One in ten SIGOMA councils facing Section 114 notice

Posted on August 29, 2023

One in ten SIGOMA councils are considering making a Section 114 notice, a new report can reveal.

A council with no prospect of meeting its existing budget will issue a “Section 114” notice. This is a statutory trigger issued by the council's Chief Finance Officer which prevents all new authority spending with the exception of spending for statutory purposes and highlights that the council is not able to achieve a balanced budget for the year. Councillors must meet within 21 days of the notice and produce a budget that then makes the cuts necessary to local services to reduce spending.

A recent survey by SIGOMA, (the Special Interest Group of Municipal Authorities representing 47 urban authorities in the northern, midlands and south-coast regions of England), which looked at the state of their local councils’ finances, found that ten per cent of members were considering making a Section 114 (S114) this year, while close to 20 per cent said it could be possible in the next year.
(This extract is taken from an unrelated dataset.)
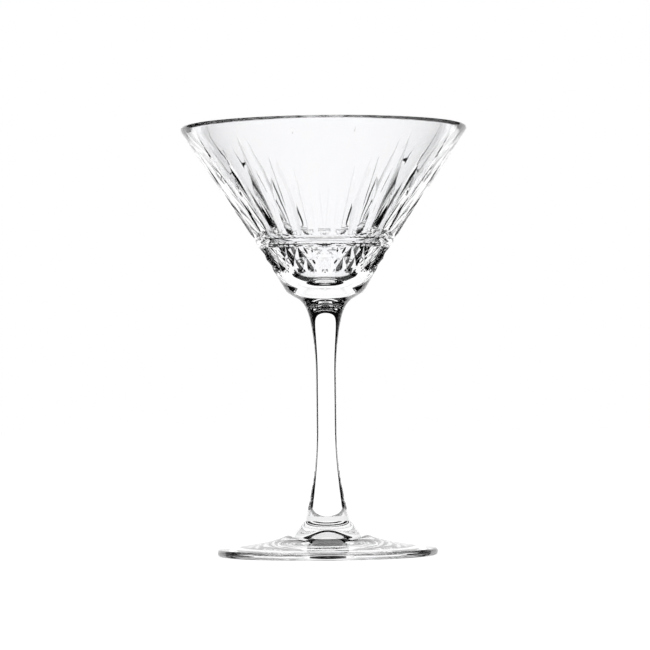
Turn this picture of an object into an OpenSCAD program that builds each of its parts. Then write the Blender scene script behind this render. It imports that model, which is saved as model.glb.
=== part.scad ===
// Martini glass: a pressed bowl and a pressed foot, hot joined to a drawn stem.
// The glass stands on the z = 0 plane, upright on the z axis. All sizes are in millimetres.

/* [Overall] */
// Height from the table to the rim
height = 173.3; // [171.3:1:176.3]
// Widest diameter of the foot
foot_d = 89; // [84:1:94]

/* [Bowl] */
// Height of the join between stem and bowl
bowl_join_z = 103.2; // [102:0.2:104]
// Radius of the rim's outer edge, before it is rounded
rim_edge_r = 58.9; // [58:0.1:60]
// Width of the rim's top edge
rim_wall = 2.7; // [2.6:0.1:3]
// Rounding of the rim's two edges
rim_round = 1.2; // [0.9:0.1:1.2]
// Height where the outside turns from the upper cone to the lower one
bend_z = 123.8; // [123:0.2:124.4]
// Outer radius at that bend
bend_r = 26.1; // [25.8:0.1:26.4]
// Half angle of the lower cone
lower_half = 31.2; // [30.5:0.1:32]
// Slope of the bowl's underside next to the join
under_slope = 31; // [29:0.5:33]
// Rounding between the underside and the lower cone
shoulder_round = 6.6; // [5:0.2:7]
// Radius and height of the slight bend in the inside wall
inner_bend = [31.7, 142];
// Rounding of that bend
inner_round = 250; // [200:10:300]
// Thickness of glass between the join and the inside bottom
base_t = 7.3; // [7:0.1:8]
// Radius where the inside wall would meet the flat inside bottom
well_r = 8.6; // [8.2:0.1:9]
// Rounding of the inside bottom
well_round = 12; // [10:0.5:13]

/* [Cut pattern] */
// Number of flutes, and of diamonds in each row
repeats = 28; // [24:2:32]
// Height of the flutes' round lower ends
flute_low_z = 129.6; // [129.4:0.1:130]
// Height of the long flutes' tips
flute_long_z = 168.6; // [166.6:0.5:169.6]
// Height of the short flutes' tips
flute_short_z = 161.5; // [157:0.5:164]
// Half width of a flute at its lower end
flute_w = 2.6; // [2.4:0.1:3.3]
// Depth of a flute at its lower end
flute_depth = 1.2; // [0.6:0.1:1.2]
// Heights of the two fine ring grooves below the flutes
ring_z = [127.6, 125.2];
// Half width and depth of a ring groove
ring_cut = 0.45; // [0.3:0.05:0.5]
// Height of the diamond band's lower edge
diamond_low_z = 115.4; // [115:0.2:116]
// Depth of the cuts between the diamonds
diamond_cut = 1.1; // [0.8:0.1:1.4]
// Half width of those cuts at the surface
diamond_cut_w = 1.7; // [1.2:0.1:1.8]

/* [Stem] */
// Height of the join between stem and foot
foot_join_z = 14; // [13:0.5:15]
// How far the join with the foot sags at its middle
join_sag = 1.7; // [1:0.1:2]
// Radius of the stem's slim waist
waist_r = 4; // [3.6:0.1:4.6]
// Lower end of the waist
waist_low_z = 52; // [48:1:56]
// Upper end of the waist
waist_top_z = 72; // [68:1:76]
// Radius gained towards the foot, for each square millimetre of height
lower_swell = 0.0036; // [0.0034:0.0001:0.0038]
// Radius gained towards the bowl, for each square millimetre of height
upper_swell = 0.0040; // [0.0038:0.0001:0.0042]
// Radius that the quick flare under the bowl adds at the join
flare_r = 2.5; // [2:0.1:2.8]
// Height over which that flare fades
flare_fade = 2.6; // [2:0.1:3]

/* [Foot] */
// Thickness of the foot's edge
edge_t = 2.7; // [2.6:0.1:3.2]
// Slope of the foot's top near the edge
foot_slope = 0.12; // [0.1:0.01:0.14]
// Distance over which the rise to the stem fades
rise_fade = 6.2; // [5:0.2:7]
// Rounding of the edge's top and bottom
edge_round = 1.2; // [0.9:0.1:1.3]
// Outer and inner radius of the flat ring that touches the table
rest_ring = [41, 38];
// Height of the hollow under the foot
hollow_h = 1.2; // [0.8:0.1:1.6]
// Extra height of the small dome in the middle of that hollow
dome_h = 4.8; // [3:0.2:5.4]
// Radius of the dome
dome_r = 10.5; // [9:0.5:12]

/* [Hidden] */
$fn = 112;

foot_r = foot_d / 2;
well_z = bowl_join_z + base_t;
upper_slope = (rim_edge_r - bend_r) / (height - bend_z);
upper_half = atan(upper_slope);
bowl_join_r = stem_r(bowl_join_z);
foot_join_r = stem_r(foot_join_z);
glass = [0.86, 0.89, 0.92, 0.45];
curve_step = 1 / 24;
overshoot = 1;

// ---- Outlines: [radius, height] points, or [radius, height, rounding] corners ----

function unit(v) = v / norm(v);

// Arc that replaces corner c between its neighbours a and b
function corner_arc(a, c, b, steps = 6) =
    let (
        corner = [c.x, c.y],
        to_a = unit([a.x, a.y] - corner),
        to_b = unit([b.x, b.y] - corner),
        half = acos(to_a * to_b) / 2,
        centre = corner + unit(to_a + to_b) * c.z / sin(half),
        from = corner + to_a * c.z / tan(half) - centre,
        to = corner + to_b * c.z / tan(half) - centre,
        start = atan2(from.y, from.x),
        turn = (atan2(to.y, to.x) - start + 540) % 360 - 180
    )
    [for (i = [0:steps]) centre + c.z * [cos(start + turn * i / steps), sin(start + turn * i / steps)]];

// Outline with every corner that has a rounding turned into an arc
function rounded(corners) = [
    for (i = [0:len(corners) - 1])
        let (c = corners[i])
        each is_undef(c.z)
            ? [c]
            : corner_arc(corners[i - 1], c, corners[i + 1])
];

function upper_cone_r(z) = rim_edge_r - (height - z) * upper_slope;
function lower_cone_r(z) = bend_r - (bend_z - z) * tan(lower_half);

// Stem radius: a straight waist that swells both ways and flares under the bowl
function stem_r(z) =
    waist_r
    + lower_swell * pow(max(0, waist_low_z - z), 2)
    + upper_swell * pow(max(0, z - waist_top_z), 2)
    + flare_r * exp((z - bowl_join_z) / flare_fade);

// Join between stem and foot: a shallow dish that both of them share
function foot_join(r) = foot_join_z - join_sag * (1 - pow(r / foot_join_r, 2));
foot_join_curve = [for (t = [0:0.125:1]) [t * foot_join_r, foot_join(t * foot_join_r)]];

// Top of the foot: a gentle slope from the edge and a quick rise to the stem
function foot_plain_z(r) = edge_t + foot_slope * (foot_r - r);
function foot_top_z(r) =
    foot_plain_z(r)
    + (foot_join_z - foot_plain_z(foot_join_r)) * exp((foot_join_r - r) / rise_fade);

// Underside of the foot: a shallow hollow with a dome in its middle
function hollow_z(r) =
    hollow_h * (1 - 0.3 * r / (rest_ring[1] - 3))
    + dome_h * pow(cos(90 * min(1, r / dome_r)), 2);

// Corner where the underside's slope would meet the lower cone
shoulder_z =
    (bowl_join_z + tan(under_slope) * (bend_r - bend_z * tan(lower_half) - bowl_join_r))
    / (1 - tan(under_slope) * tan(lower_half));

function ring_groove(z) = [
    [upper_cone_r(z - ring_cut), z - ring_cut],
    [upper_cone_r(z) - ring_cut, z],
    [upper_cone_r(z + ring_cut), z + ring_cut]
];

// ---- Sub-parts ----

module bowl_blank() {
    rotate_extrude()
        polygon(rounded(concat(
            [
                [0, bowl_join_z],
                [bowl_join_r, bowl_join_z],
                [lower_cone_r(shoulder_z), shoulder_z, shoulder_round],
                [bend_r, bend_z]
            ],
            ring_groove(ring_z[1]),
            ring_groove(ring_z[0]),
            [
                [rim_edge_r, height, rim_round],
                [rim_edge_r - rim_wall, height, rim_round],
                [inner_bend.x, inner_bend.y, inner_round],
                [well_r, well_z, well_round],
                [0, well_z]
            ]
        )));
}

// Long bar with a vee-shaped section: its sharp edge lies on the z axis and it opens towards x
module vee_bar(length, depth, half_w) {
    reach = depth + overshoot;
    spread = half_w * reach / depth;
    linear_extrude(length)
        polygon([[0, 0], [reach, -spread], [reach, spread]]);
}

// Cutter that starts deep at the flute's lower end and leaves the wall at its tip
module flute_cutter(tip_z) {
    out = [cos(upper_half), -sin(upper_half)];
    low = [upper_cone_r(flute_low_z), flute_low_z] - out * flute_depth;
    tip = [upper_cone_r(tip_z), tip_z];
    lean = atan2(tip.x - low.x, tip.y - low.y);
    translate([low.x, 0, low.y])
        rotate([0, lean, 0])
            vee_bar(norm(tip - low) + overshoot, flute_depth, flute_w);
}

module flutes() {
    for (i = [0:repeats - 1])
        rotate([0, 0, i * 360 / repeats])
            flute_cutter(i % 2 == 0 ? flute_long_z : flute_short_z);
}

// Cutter that lies on the lower cone and crosses the diamond band on a slant
module diamond_cutter(side) {
    mid_z = (bend_z + diamond_low_z) / 2;
    mid_r = lower_cone_r(mid_z);
    slant_h = (bend_z - diamond_low_z) / cos(lower_half);
    pitch = 2 * PI * mid_r / repeats;
    bar = norm([slant_h, pitch]);
    translate([mid_r, 0, mid_z])
        rotate([0, lower_half, 0])
            rotate([side * atan(pitch / slant_h), 0, 0])
                translate([-diamond_cut, 0, -bar / 2])
                    vee_bar(bar, diamond_cut, diamond_cut_w);
}

module diamonds() {
    for (i = [0:repeats - 1])
        rotate([0, 0, (i + 0.5) * 360 / repeats])
            for (side = [-1, 1])
                diamond_cutter(side);
}

module bowl() {
    color(glass)
        difference() {
            bowl_blank();
            flutes();
            diamonds();
        }
}

module stem() {
    stem_h = bowl_join_z - foot_join_z;
    color(glass)
        rotate_extrude()
            polygon(concat(
                foot_join_curve,
                [
                    for (t = [curve_step:curve_step:1 - curve_step / 2])
                        let (z = foot_join_z + stem_h * t)
                        [stem_r(z), z]
                ],
                [[bowl_join_r, bowl_join_z], [0, bowl_join_z]]
            ));
}

module foot() {
    top_run = foot_r - foot_join_r;
    color(glass)
        rotate_extrude()
            polygon(concat(
                foot_join_curve,
                [
                    for (t = [curve_step:curve_step:1 - 2 * curve_step])
                        let (r = foot_join_r + top_run * t)
                        [r, foot_top_z(r)]
                ],
                rounded([
                    [foot_r - edge_t, foot_top_z(foot_r - edge_t)],
                    [foot_r, foot_top_z(foot_r), edge_round],
                    [foot_r, 0, edge_round],
                    [rest_ring[0], 0]
                ]),
                [
                    [rest_ring[1], 0],
                    [rest_ring[1] - 3, hollow_z(rest_ring[1] - 3)]
                ],
                [for (t = [1:-0.125:0]) [t * dome_r, hollow_z(t * dome_r)]]
            ));
}

bowl();
stem();
foot();
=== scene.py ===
"""Martini glass: a pressed bowl, a drawn stem and a pressed foot, all of clear glass.

Lengths are in metres. MM turns millimetres into metres.
"""

import math

import bpy
from mathutils import Matrix, Vector


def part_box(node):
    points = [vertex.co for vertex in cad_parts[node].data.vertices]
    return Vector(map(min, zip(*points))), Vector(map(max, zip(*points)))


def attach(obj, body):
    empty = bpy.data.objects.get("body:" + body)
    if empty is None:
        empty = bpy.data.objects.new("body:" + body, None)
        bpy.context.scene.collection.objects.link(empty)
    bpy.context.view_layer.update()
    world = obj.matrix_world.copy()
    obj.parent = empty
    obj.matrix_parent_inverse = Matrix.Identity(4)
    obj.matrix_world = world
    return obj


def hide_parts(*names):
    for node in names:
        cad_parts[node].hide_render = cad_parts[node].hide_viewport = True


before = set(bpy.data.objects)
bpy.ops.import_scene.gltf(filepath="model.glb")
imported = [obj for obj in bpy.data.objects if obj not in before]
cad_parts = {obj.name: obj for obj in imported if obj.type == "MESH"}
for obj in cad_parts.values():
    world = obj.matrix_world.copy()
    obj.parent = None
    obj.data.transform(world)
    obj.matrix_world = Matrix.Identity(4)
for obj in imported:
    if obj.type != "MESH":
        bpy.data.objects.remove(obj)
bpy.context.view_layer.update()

MM = 0.001
WHITE = (1, 1, 1, 1)

# ---- Driving sizes, the same as the CAD model's ----

JOIN_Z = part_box("bowl")[0][2]
RIM_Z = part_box("bowl")[1][2]
FOOT_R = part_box("foot")[1][0]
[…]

Many councils said this was the first time they were having to consider these drastic actions due to their lack of cash reserves to balance the current year’s budget.

Councils highlighted that the most common cause of pressure was demand for children’s social care. Our members have called for the government to treat this service with the same importance as adult social care and provide additional grant funding.

Inflation, energy costs and wage rises were also significant factors, with the situation set to get worse as high-interest rates will soon begin to impact as existing loans mature, bringing more financial pressure.

This increase is despite changes to guidance in 2020 by Chartered Institute of Public Finance and Accountancy which gave authorities the ability to raise their financial distress with the Department for Levelling Up, Housing and Communities (DLUHC) before issuing a notice. Since 2020, 16 councils have received exceptional financial support from DLUHC, with seven announced this year.

Cllr Sir Stephen Houghton, Chair of SIGOMA, said: “The Government needs to recognise the significant inflationary pressures that local authorities have had to deal with in the last twelve months. At the same time as inflationary pressure, councils are facing increasing demand for services, particularly in the care sector. Pay increases are putting substantial pressure on budgets, and so the government must ensure that local authorities have the additional funding they need to fully fund these pay increases or risk impacting future service delivery.

“The funding system is completely broken. Councils have worked miracles for the past 13 years, but there is nothing left.

“The government should provide additional in-year funding to relieve inflationary pressure, including for the pay deal this year. This additional funding should also be targeted toward children’s services, which is the greatest area of pressure for our members.

“Councils are facing severe uncertainty - the government must deliver clarity on funding in the coming years, including on proposed reforms that are long overdue."